In both situations, a transitional kindergarten program can serve as a bridge and offer children the gift of time to develop socially, emotionally, physically or academically. At the Learning Circle, the curriculum is geared to meet the developmental needs of five year olds, but is adapted to meet the unique and individual needs of each child as they grow. Children are challenged in those areas in which they need challenge, and supported in those areas of development in which they are less secure. Class size is small to assure individual attention, and the setting is warm, flexible and nurturing. There are projects and other experiences that support skill development and challenge children academically, as well as extended time for creative use of open-ended materials and play. Having this extra year to grow can make a tremendous difference to children’s confidence in their ability to learn and express themselves fully in a school setting.

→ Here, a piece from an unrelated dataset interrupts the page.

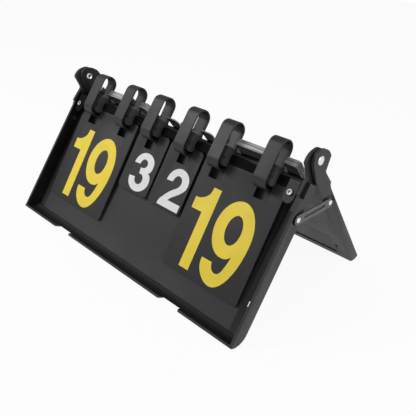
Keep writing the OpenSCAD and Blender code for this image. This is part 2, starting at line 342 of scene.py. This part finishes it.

A transitional kindergarten program can serve as a bridge and offer children the gift of time to develop socially, emotionally, physically or academically.

Age eligibility for kindergarten may also be worth thinking about well before your child is five. If you have a younger child who will miss the age requirements for kindergarten when the time comes, you may see your almost three year old as ready to start preschool, but may worry about the prospect of three preschool years before kindergarten. If this is the case, consider asking questions about the ways each prospective program you visit can individualize curriculum so that your child is both supported and challenged at each point of their development. Considering these issues early can help reduce the number of transitions in your child’s early school experiences.

The Goldfinch class at the Learning Circle accepts older pre-k children who are not yet eligible for a public school kindergarten but who may benefit developmentally from a transitional class, as well as children who will make the transition to first grade in the following year. It is taught by Barbara Lapal, a certified, nurturing teacher who has taught in both public and private school settings at the pre-k and kindergarten level, and Anne Regnier, an experienced teacher of primary-age children with expertise in teaching, reading and literacy and with a background as a Responsive Classroom consulting teacher for the public schools. The program is highly individualized, the schedule is flexible, and the class can accommodate families that prefer an all day option (8:30-2:45 or longer on four days, with a half day on Friday), as well as those looking for half day and/or kindergarten enrichment options. Extended program options for any child at Learning Circle Preschool can be arranged between 8 a.m. and 4:30 p.m.